» **Work required**
Examine the entries and show every line in which the word "with" is found.

» **Record list**
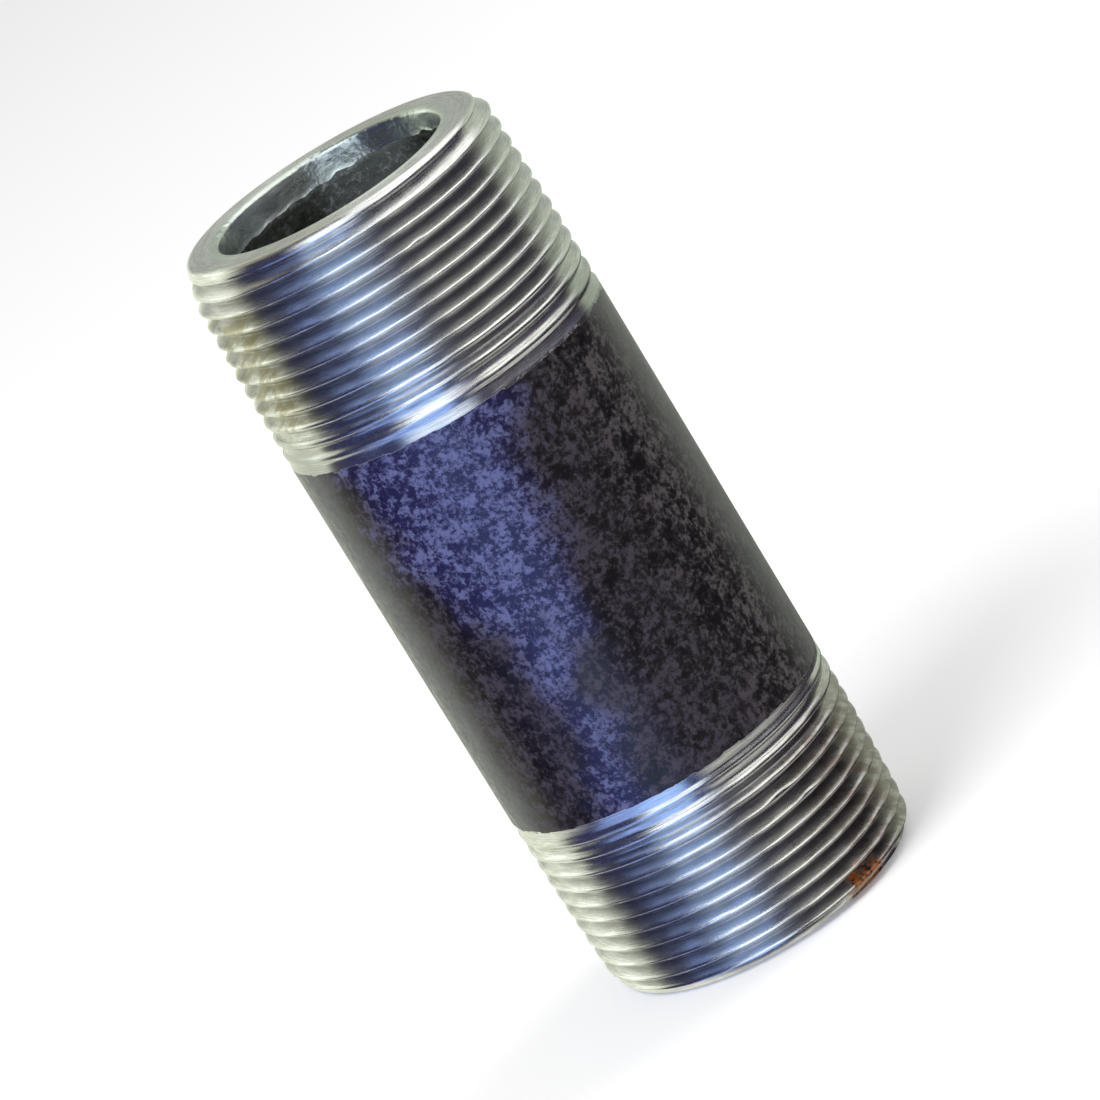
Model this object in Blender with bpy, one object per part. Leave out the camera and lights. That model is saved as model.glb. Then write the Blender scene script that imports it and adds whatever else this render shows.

--

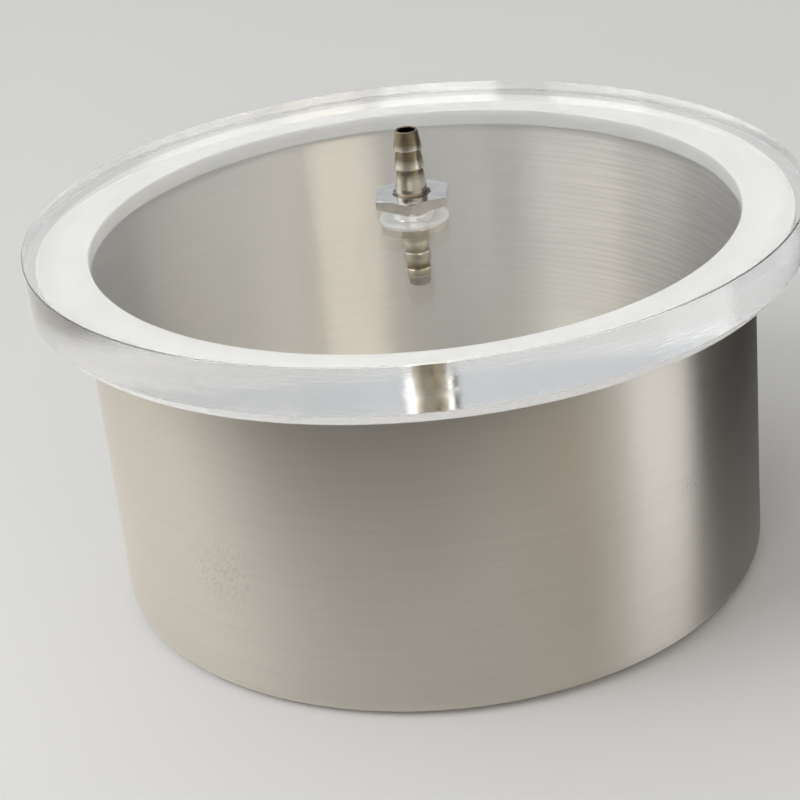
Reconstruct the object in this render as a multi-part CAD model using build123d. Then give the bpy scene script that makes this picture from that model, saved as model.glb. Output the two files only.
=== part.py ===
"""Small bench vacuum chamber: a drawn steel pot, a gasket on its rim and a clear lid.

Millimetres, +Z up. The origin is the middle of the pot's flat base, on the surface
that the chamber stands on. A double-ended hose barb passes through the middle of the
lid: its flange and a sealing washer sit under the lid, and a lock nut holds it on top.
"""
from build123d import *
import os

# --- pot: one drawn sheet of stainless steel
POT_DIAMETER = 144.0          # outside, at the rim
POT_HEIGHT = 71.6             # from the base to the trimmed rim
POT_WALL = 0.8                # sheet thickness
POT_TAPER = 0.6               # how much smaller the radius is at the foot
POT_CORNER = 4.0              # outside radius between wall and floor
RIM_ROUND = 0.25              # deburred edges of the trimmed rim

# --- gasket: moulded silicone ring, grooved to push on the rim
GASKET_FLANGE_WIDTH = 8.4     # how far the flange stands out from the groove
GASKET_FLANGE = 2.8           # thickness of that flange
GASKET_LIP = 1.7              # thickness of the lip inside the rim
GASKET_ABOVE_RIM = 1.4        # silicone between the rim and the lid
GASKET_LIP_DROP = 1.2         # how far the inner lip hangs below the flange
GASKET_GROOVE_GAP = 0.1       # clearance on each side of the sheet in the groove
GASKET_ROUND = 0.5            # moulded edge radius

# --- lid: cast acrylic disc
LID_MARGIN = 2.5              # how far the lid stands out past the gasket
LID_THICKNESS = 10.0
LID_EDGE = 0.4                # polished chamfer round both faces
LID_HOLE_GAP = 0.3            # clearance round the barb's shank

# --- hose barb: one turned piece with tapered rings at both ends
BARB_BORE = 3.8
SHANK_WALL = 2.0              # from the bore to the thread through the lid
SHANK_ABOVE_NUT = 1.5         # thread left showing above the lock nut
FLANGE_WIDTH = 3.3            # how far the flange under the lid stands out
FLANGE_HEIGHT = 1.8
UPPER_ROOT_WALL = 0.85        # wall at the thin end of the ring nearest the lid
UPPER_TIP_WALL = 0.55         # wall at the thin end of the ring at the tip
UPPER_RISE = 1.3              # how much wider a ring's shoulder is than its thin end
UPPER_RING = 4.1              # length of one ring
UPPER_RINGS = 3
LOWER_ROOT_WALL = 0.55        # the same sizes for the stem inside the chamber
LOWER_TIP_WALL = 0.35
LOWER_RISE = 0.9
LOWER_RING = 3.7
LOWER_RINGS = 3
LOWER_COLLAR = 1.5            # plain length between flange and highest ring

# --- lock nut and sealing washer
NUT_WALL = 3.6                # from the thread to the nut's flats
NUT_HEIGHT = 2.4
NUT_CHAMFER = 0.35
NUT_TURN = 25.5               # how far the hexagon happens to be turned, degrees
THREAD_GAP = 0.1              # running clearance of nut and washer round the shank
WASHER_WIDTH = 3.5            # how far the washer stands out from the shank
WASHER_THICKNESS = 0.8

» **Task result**
Model this object in Blender with bpy, one object per part. Leave out the camera and lights. That model is saved as model.glb. Then write the Blender scene script that imports it and adds whatever else this render shows.
# --- hose barb: one turned piece with tapered rings at both ends